En résumé: Le Tribunal considère que le site TPB stocke des fichiers torrents qui sont uploadés spécifiquement sur son site et permet de les retrouver par un moteur de recherche interne (ce qui me paraît vrai), c'est même sa seule raison d'être, c'est à dire qu'il ne sert qu'à ça (à l'inverse d'un Google par exemple), et ces fichiers torrents concernent, pour l'immense majorité d'entre eux, une oeuvre de l'esprit protégée (ce que n'importe quel utilisateur du site pourrait confirmer). Le site TPB a un tracker dédié qui sert à aider les internautes à pirater (vrai également, me semble-t-il) et l'un des quatre animateurs du site a rédigé un mail indiquant que TPB servait à aider au piratage; il l'a ensuite avoué.

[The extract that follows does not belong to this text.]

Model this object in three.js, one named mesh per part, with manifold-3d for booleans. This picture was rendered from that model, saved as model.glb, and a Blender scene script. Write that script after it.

Cela devient assez difficile maintenant de considérer que le Tribunal a été méchamment partial en considérant que les 4 animateurs de TPB étaient complices de l'infraction principale de contrefaçons d'oeuvres de l'esprit protégées par des droits d'auteur.
Enfin, reste à considérer que le Jugement retient que TPB, et particulièrement Carl Lundström, ont encaissé environ 110 000 € par le biais des publicités affichées sur le site (p. 53).

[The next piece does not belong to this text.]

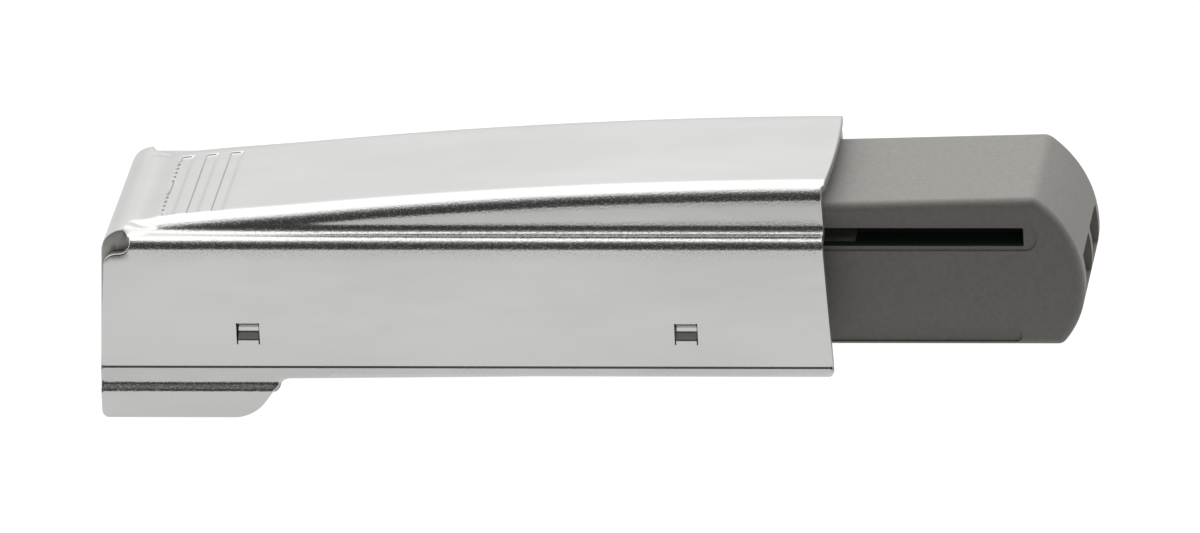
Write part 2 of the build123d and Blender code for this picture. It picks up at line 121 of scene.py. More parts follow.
# Side walls below the bend: small step at the crease, lip, joggle and foot
CREASE_TOP = (10.0, 0.1)
CREASE_FOOT = (10.08, 0.0)
LIP_END = (10.24, -1.34)
JOGGLE_END = (10.64, -1.8)
FOOT_SPREAD = 0.11
FOOT_BOTTOM = -4.2
CREASE_RADIUS = 0.04
JOGGLE_RADIUS = 0.3
FOOT_FRONT = 12.35
FOOT_SWEEP = 3.4
FOOT_TOP = (14.9, -0.95)
FOOT_FILLET = 1.2
FOOT_CORNER = 0.6
LIP_TAPER_X = 36.0
LIP_EDGE = -0.73
LIP_CORNER = 0.4

# Lances pressed into the side walls
LANCES = (11.2, 47.3)
LANCE_WIDTH = 1.9
LANCE_SLIT = 0.1
LANCE_HIGH = 3.9
LANCE_LOW = 2.04
LANCE_DEPTH = 0.5
LANCE_BENDS = (3.9, 3.36, 2.99, 2.42)
LANCE_BLEND = 0.12
SLIT_ROUNDING = 0.02

# Grip marks pressed into the rear of the crown
MARKS = (5.6, 7.65, 9.7)
MARK_HALF_WIDTH = 0.6
MARK_HALF_LENGTH = 6.35
MARK_MIDDLE = -0.4
MARK_DEPTH = 0.15
MARK_REAR_FLANK = 0.1
MARK_FRONT_FLANK = 0.45
MARK_END_FLANK = 0.22
MARK_FIELD = 6.85


def smooth(value, start, end):
    """0 up to start, 1 from end on, with a smooth turn between them."""
    share = np.clip((value - start) / (end - start), 0, 1)
    return share * share * (3 - 2 * share)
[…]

A nouveau, je vous livre ici un avis purement juridique et factuel, et non pas politique. Je ne crie ni victoire ni ne hurle à la mort face à ce jugement. Enfin si, je fais les 2, mais uniquement parce que ma personnalité schizophrénique adore lutter contre elle-même. Je souligne uniquement que, confronté à ce mail ainsi qu'à un aveu judiciaire, une defense, même très subtile, ne peut que peiner à convaincre un Tribunal, soit de ce qu'aucune oeuvre de l'esprit n'est contrefaite par le biais du site, soit de ce que les 4 animateurs du site n'ont aucunement contribué ou encouragé (à) ce piratage.